ODBC, like JDBC, isn't really a database abstraction layer. It lets you connect to multiple databases in a standard way. That's it. Your queries still need to be database specific, or stick to some limited syntax. I've never seen a real project that doesn't eventually require some vendor specific SQL syntax.

zarzavat · on Aug 21, 2021

Not a dependency in the sense that nobody is going to ship PostgreSQL with their 20MB mobile app. SQLite is absolutely ubiquitous in mobile and desktop software. It also works well as a file format, you can download a DB full of data from the internet or a git repo.

It's designed to be embedded into software and used to replace raw files. That's why the database is a single file, which is something that is a feature in every situation except if you have a server doing many concurrent writes.
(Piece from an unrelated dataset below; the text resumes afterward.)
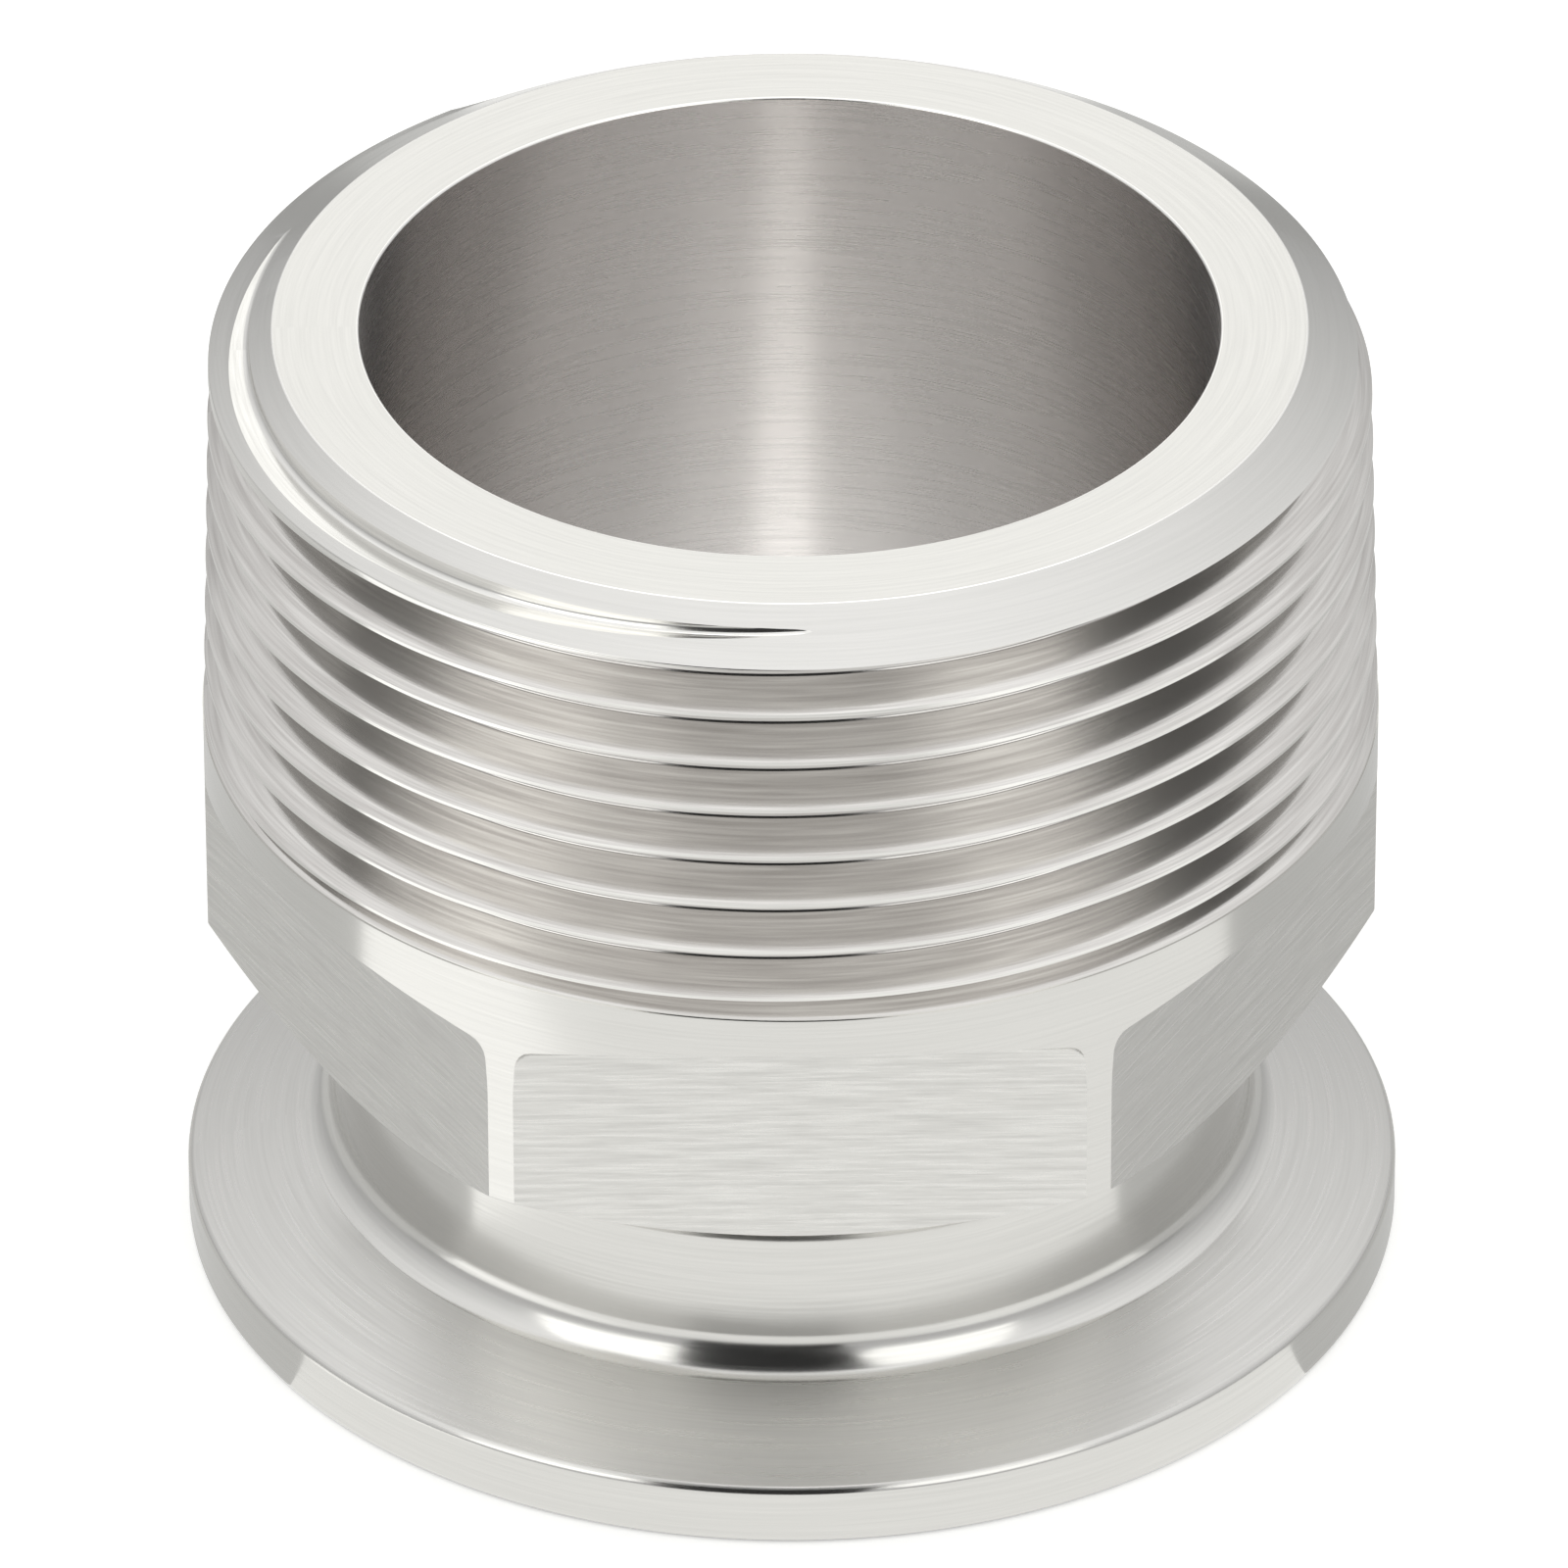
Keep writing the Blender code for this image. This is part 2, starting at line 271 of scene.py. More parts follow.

The only reason that SQLite even works as a stand-in for an RDBMS is because they did such a good job implementing the SQL standard.

samus · on Aug 22, 2021

It's actually disappointing that PostgreSQL doesn't support an embedded mode like MySQL does. I guess it's because of its concurrency model of one process per user (MySQL uses threads AFAIK), but for some embedded use cases like unit/integration tests, single-user single-connection mode would go a long way already.

Testcontainers are the proper solution for automated tests, but it is not trivial to set up CI as AFAIK it requires access to the Docker socket.